SLAAGT VOSKUIL er dan tenminste in om zijn literaire programma te verwezenlijken? Typeert hij zijn personages door op te schrijven wat hij heeft gezien? Ook dat niet. Het zou hem om showing moeten gaan, niet om telling. Hij zou een beeld van de werkelijkheid moeten oproepen waar de lezer zijn eigen conclusies uit trekt. Welnu, daar komt de lezer, althans deze, helemaal niet aan toe, want de conclusies van de schrijver worden er, voordat hij zich een beeld heeft kunnen vormen, keihard ingeramd.
De lezer zou naarmate hij in het boek vordert, moeten leren dat meneer Beerta niet zozeer relativeert alswel een opportunist is die het hele werk aan de Atlas van Volkscultuur absoluut worst is. Een aartsluiaard die onder het mom van wetenschap sociale contacten opdoet, in belangrijke commissies zit, status heeft en van copieuze diners met buitenlandse collega’s geniet. Nou, aan die les valt niet te ontkomen. En anders verwoordt Maarten Koning het wel een paar keer: ‘Het kan mij helemaal niet schelen dat u geen belangstelling voor die atlas hebt. Als u dat maar toegeeft! Als u maar toegeeft dat het een onding is, dat doordraait omdat het nu eenmaal begonnen is, maar dat u eigenlijk weer zou moeten afschaffen.’ En: ‘U vindt het leuk om te vergaderen, in commissies te zitten, vrienden te maken! En voor de rest doet u alleen het hoogst noodzakelijke en u laat het nog liever over. Wat u doet, doet u om niet aangevallen te worden.’
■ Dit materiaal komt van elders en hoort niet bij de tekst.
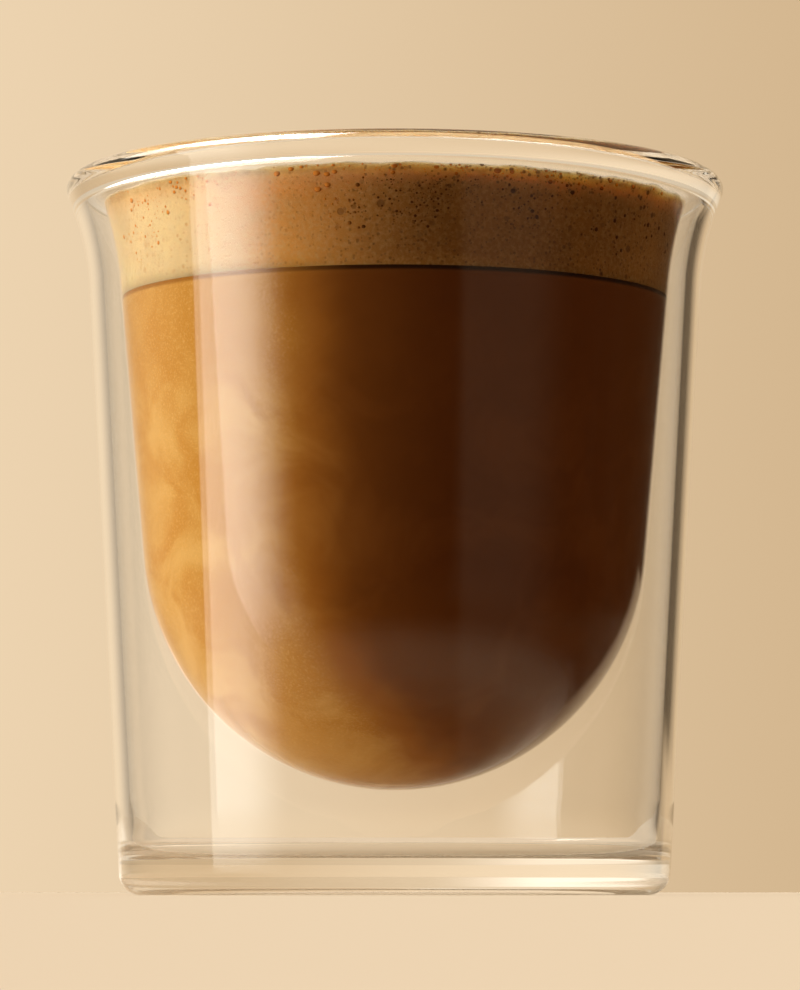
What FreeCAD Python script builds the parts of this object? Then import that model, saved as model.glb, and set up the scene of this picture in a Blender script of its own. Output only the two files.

Voskuil registreert niet objectief als een zorgvuldige cameraman; door de manier waarop hij beschrijft, dringt hij een beeld op. Zo wordt de ironie van meneer Beerta voortdurend benadrukt: meneer Beerta praat ironisch, kijkt met een ironische twinkeling, heeft een ironisch lachje, geeft een licht ironisch knikje, vraagt met een ondertoon van ironie, zegt met een zweem van ironie, luistert met zichtbare ironie, heeft ironie in zijn houding, herhaalt met nauw merkbare ironie en antwoordt met ingehouden ironie. Natuurlijk, zulke herhalingen zijn een teken van stilistische armoede, maar zorgen er ook voor dat je een beeld autoritair krijgt gedicteerd.
Wat Kees Fens in zijn kritiek van Bij nader inzien opmerkte, gaat nog onverdroten op: ‘Het boek geeft geen beeld; de auteur heeft een beeld.’